• What you are asked to do: Repeat the lines that follow, leaving nothing out.

──────

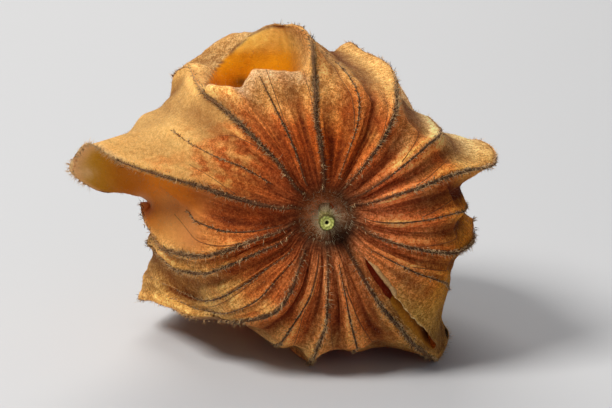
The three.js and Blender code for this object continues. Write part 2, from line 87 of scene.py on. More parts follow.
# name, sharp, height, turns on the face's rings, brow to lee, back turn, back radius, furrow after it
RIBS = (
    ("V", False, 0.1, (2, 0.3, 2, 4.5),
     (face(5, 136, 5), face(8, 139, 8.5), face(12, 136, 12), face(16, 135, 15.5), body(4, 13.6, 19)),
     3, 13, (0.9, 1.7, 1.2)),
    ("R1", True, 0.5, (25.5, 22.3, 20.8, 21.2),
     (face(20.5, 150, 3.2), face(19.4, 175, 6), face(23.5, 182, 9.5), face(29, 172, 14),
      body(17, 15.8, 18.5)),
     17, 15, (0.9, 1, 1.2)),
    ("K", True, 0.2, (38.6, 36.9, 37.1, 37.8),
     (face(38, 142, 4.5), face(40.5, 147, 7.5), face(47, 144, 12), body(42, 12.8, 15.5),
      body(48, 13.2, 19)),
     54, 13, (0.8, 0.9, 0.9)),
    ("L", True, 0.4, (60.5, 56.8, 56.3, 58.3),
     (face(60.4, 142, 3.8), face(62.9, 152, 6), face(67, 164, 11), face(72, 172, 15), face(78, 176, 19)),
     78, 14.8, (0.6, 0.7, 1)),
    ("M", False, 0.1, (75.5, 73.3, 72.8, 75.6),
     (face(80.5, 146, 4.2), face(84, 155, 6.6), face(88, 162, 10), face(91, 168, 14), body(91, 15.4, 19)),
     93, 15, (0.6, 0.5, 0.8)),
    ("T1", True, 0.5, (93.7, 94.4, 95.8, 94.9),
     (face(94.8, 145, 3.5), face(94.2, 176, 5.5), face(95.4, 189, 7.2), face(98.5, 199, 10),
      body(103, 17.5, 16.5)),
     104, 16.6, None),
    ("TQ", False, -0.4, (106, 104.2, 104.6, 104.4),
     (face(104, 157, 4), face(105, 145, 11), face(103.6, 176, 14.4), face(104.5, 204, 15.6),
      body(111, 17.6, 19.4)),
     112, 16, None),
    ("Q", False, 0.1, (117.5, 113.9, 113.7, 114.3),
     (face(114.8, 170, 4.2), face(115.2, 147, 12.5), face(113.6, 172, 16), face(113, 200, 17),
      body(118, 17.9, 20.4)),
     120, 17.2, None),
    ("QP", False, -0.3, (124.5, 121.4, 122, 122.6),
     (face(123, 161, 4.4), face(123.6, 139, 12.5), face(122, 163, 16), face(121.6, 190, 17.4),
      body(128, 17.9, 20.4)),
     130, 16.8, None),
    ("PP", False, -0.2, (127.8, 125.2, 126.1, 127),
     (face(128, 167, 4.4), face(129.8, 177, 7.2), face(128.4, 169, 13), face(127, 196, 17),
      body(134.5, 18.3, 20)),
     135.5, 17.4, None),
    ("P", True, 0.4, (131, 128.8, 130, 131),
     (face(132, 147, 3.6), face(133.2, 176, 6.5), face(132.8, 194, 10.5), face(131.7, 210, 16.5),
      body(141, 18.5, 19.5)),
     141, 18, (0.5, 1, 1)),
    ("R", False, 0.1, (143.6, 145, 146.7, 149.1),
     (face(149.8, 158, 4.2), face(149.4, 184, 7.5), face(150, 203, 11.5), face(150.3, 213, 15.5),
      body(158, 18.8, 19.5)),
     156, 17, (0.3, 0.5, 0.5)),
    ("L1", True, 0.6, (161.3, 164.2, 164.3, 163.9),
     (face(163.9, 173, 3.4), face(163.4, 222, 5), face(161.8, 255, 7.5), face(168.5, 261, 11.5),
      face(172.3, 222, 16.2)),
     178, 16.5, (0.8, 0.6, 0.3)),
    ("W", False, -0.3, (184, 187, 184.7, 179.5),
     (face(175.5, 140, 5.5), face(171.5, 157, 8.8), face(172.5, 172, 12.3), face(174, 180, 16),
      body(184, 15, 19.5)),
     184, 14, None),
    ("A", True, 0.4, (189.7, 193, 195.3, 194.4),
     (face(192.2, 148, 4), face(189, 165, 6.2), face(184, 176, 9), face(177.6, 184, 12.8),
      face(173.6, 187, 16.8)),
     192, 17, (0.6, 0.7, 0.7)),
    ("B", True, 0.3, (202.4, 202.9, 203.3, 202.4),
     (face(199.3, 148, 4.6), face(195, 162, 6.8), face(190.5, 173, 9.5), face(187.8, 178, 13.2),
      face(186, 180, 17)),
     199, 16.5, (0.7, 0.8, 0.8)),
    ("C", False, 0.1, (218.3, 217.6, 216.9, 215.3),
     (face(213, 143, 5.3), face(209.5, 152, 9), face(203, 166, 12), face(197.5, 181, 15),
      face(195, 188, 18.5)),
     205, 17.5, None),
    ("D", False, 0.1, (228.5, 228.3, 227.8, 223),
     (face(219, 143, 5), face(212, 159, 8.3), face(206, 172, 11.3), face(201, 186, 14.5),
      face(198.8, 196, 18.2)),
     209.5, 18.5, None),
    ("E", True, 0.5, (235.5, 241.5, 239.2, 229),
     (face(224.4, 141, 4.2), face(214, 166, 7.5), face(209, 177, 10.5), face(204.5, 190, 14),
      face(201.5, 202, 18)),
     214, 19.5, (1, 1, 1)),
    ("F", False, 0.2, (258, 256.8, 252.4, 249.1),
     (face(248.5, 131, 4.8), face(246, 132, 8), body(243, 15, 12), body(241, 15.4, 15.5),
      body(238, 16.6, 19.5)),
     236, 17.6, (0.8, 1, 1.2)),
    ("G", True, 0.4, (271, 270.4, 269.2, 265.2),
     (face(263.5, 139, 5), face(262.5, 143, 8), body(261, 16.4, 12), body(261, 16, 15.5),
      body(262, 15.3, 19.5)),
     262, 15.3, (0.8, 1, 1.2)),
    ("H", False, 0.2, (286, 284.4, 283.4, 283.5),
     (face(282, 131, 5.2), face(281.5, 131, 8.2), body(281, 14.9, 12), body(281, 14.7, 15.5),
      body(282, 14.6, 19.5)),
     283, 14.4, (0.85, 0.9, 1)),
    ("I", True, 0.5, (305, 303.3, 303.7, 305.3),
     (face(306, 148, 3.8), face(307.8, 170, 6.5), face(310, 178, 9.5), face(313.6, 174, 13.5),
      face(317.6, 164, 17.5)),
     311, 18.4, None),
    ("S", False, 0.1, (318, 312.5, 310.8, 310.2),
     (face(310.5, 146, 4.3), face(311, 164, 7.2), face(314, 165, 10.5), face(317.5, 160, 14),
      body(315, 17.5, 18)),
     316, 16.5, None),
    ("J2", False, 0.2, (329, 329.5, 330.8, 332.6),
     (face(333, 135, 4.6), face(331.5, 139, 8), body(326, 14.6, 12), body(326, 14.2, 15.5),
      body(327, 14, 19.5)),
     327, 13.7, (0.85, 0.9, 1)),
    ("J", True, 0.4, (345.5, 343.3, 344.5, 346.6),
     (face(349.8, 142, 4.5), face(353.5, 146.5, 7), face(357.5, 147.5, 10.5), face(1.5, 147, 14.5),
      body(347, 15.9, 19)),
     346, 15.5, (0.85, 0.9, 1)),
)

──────

• Full response:
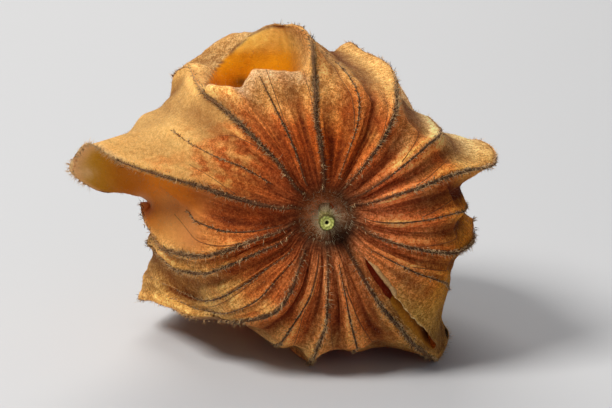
The three.js and Blender code for this object continues. Write part 2, from line 87 of scene.py on. More parts follow.
# name, sharp, height, turns on the face's rings, brow to lee, back turn, back radius, furrow after it
RIBS = (
    ("V", False, 0.1, (2, 0.3, 2, 4.5),
     (face(5, 136, 5), face(8, 139, 8.5), face(12, 136, 12), face(16, 135, 15.5), body(4, 13.6, 19)),
     3, 13, (0.9, 1.7, 1.2)),
    ("R1", True, 0.5, (25.5, 22.3, 20.8, 21.2),
     (face(20.5, 150, 3.2), face(19.4, 175, 6), face(23.5, 182, 9.5), face(29, 172, 14),
      body(17, 15.8, 18.5)),
     17, 15, (0.9, 1, 1.2)),
    ("K", True, 0.2, (38.6, 36.9, 37.1, 37.8),
     (face(38, 142, 4.5), face(40.5, 147, 7.5), face(47, 144, 12), body(42, 12.8, 15.5),
      body(48, 13.2, 19)),
     54, 13, (0.8, 0.9, 0.9)),
    ("L", True, 0.4, (60.5, 56.8, 56.3, 58.3),
     (face(60.4, 142, 3.8), face(62.9, 152, 6), face(67, 164, 11), face(72, 172, 15), face(78, 176, 19)),
     78, 14.8, (0.6, 0.7, 1)),
    ("M", False, 0.1, (75.5, 73.3, 72.8, 75.6),
     (face(80.5, 146, 4.2), face(84, 155, 6.6), face(88, 162, 10), face(91, 168, 14), body(91, 15.4, 19)),
     93, 15, (0.6, 0.5, 0.8)),
    ("T1", True, 0.5, (93.7, 94.4, 95.8, 94.9),
     (face(94.8, 145, 3.5), face(94.2, 176, 5.5), face(95.4, 189, 7.2), face(98.5, 199, 10),
      body(103, 17.5, 16.5)),
     104, 16.6, None),
    ("TQ", False, -0.4, (106, 104.2, 104.6, 104.4),
     (face(104, 157, 4), face(105, 145, 11), face(103.6, 176, 14.4), face(104.5, 204, 15.6),
      body(111, 17.6, 19.4)),
     112, 16, None),
    ("Q", False, 0.1, (117.5, 113.9, 113.7, 114.3),
     (face(114.8, 170, 4.2), face(115.2, 147, 12.5), face(113.6, 172, 16), face(113, 200, 17),
      body(118, 17.9, 20.4)),
     120, 17.2, None),
    ("QP", False, -0.3, (124.5, 121.4, 122, 122.6),
     (face(123, 161, 4.4), face(123.6, 139, 12.5), face(122, 163, 16), face(121.6, 190, 17.4),
      body(128, 17.9, 20.4)),
     130, 16.8, None),
    ("PP", False, -0.2, (127.8, 125.2, 126.1, 127),
     (face(128, 167, 4.4), face(129.8, 177, 7.2), face(128.4, 169, 13), face(127, 196, 17),
      body(134.5, 18.3, 20)),
     135.5, 17.4, None),
    ("P", True, 0.4, (131, 128.8, 130, 131),
     (face(132, 147, 3.6), face(133.2, 176, 6.5), face(132.8, 194, 10.5), face(131.7, 210, 16.5),
      body(141, 18.5, 19.5)),
     141, 18, (0.5, 1, 1)),
    ("R", False, 0.1, (143.6, 145, 146.7, 149.1),
     (face(149.8, 158, 4.2), face(149.4, 184, 7.5), face(150, 203, 11.5), face(150.3, 213, 15.5),
      body(158, 18.8, 19.5)),
     156, 17, (0.3, 0.5, 0.5)),
    ("L1", True, 0.6, (161.3, 164.2, 164.3, 163.9),
     (face(163.9, 173, 3.4), face(163.4, 222, 5), face(161.8, 255, 7.5), face(168.5, 261, 11.5),
      face(172.3, 222, 16.2)),
     178, 16.5, (0.8, 0.6, 0.3)),
    ("W", False, -0.3, (184, 187, 184.7, 179.5),
     (face(175.5, 140, 5.5), face(171.5, 157, 8.8), face(172.5, 172, 12.3), face(174, 180, 16),
      body(184, 15, 19.5)),
     184, 14, None),
    ("A", True, 0.4, (189.7, 193, 195.3, 194.4),
     (face(192.2, 148, 4), face(189, 165, 6.2), face(184, 176, 9), face(177.6, 184, 12.8),
      face(173.6, 187, 16.8)),
     192, 17, (0.6, 0.7, 0.7)),
    ("B", True, 0.3, (202.4, 202.9, 203.3, 202.4),
     (face(199.3, 148, 4.6), face(195, 162, 6.8), face(190.5, 173, 9.5), face(187.8, 178, 13.2),
      face(186, 180, 17)),
     199, 16.5, (0.7, 0.8, 0.8)),
    ("C", False, 0.1, (218.3, 217.6, 216.9, 215.3),
     (face(213, 143, 5.3), face(209.5, 152, 9), face(203, 166, 12), face(197.5, 181, 15),
      face(195, 188, 18.5)),
     205, 17.5, None),
    ("D", False, 0.1, (228.5, 228.3, 227.8, 223),
     (face(219, 143, 5), face(212, 159, 8.3), face(206, 172, 11.3), face(201, 186, 14.5),
      face(198.8, 196, 18.2)),
     209.5, 18.5, None),
    ("E", True, 0.5, (235.5, 241.5, 239.2, 229),
     (face(224.4, 141, 4.2), face(214, 166, 7.5), face(209, 177, 10.5), face(204.5, 190, 14),
      face(201.5, 202, 18)),
     214, 19.5, (1, 1, 1)),
    ("F", False, 0.2, (258, 256.8, 252.4, 249.1),
     (face(248.5, 131, 4.8), face(246, 132, 8), body(243, 15, 12), body(241, 15.4, 15.5),
      body(238, 16.6, 19.5)),
     236, 17.6, (0.8, 1, 1.2)),
    ("G", True, 0.4, (271, 270.4, 269.2, 265.2),
     (face(263.5, 139, 5), face(262.5, 143, 8), body(261, 16.4, 12), body(261, 16, 15.5),
      body(262, 15.3, 19.5)),
     262, 15.3, (0.8, 1, 1.2)),
    ("H", False, 0.2, (286, 284.4, 283.4, 283.5),
     (face(282, 131, 5.2), face(281.5, 131, 8.2), body(281, 14.9, 12), body(281, 14.7, 15.5),
      body(282, 14.6, 19.5)),
     283, 14.4, (0.85, 0.9, 1)),
    ("I", True, 0.5, (305, 303.3, 303.7, 305.3),
     (face(306, 148, 3.8), face(307.8, 170, 6.5), face(310, 178, 9.5), face(313.6, 174, 13.5),
      face(317.6, 164, 17.5)),
     311, 18.4, None),
    ("S", False, 0.1, (318, 312.5, 310.8, 310.2),
     (face(310.5, 146, 4.3), face(311, 164, 7.2), face(314, 165, 10.5), face(317.5, 160, 14),
      body(315, 17.5, 18)),
     316, 16.5, None),
    ("J2", False, 0.2, (329, 329.5, 330.8, 332.6),
     (face(333, 135, 4.6), face(331.5, 139, 8), body(326, 14.6, 12), body(326, 14.2, 15.5),
      body(327, 14, 19.5)),
     327, 13.7, (0.85, 0.9, 1)),
    ("J", True, 0.4, (345.5, 343.3, 344.5, 346.6),
     (face(349.8, 142, 4.5), face(353.5, 146.5, 7), face(357.5, 147.5, 10.5), face(1.5, 147, 14.5),
      body(347, 15.9, 19)),
     346, 15.5, (0.85, 0.9, 1)),
)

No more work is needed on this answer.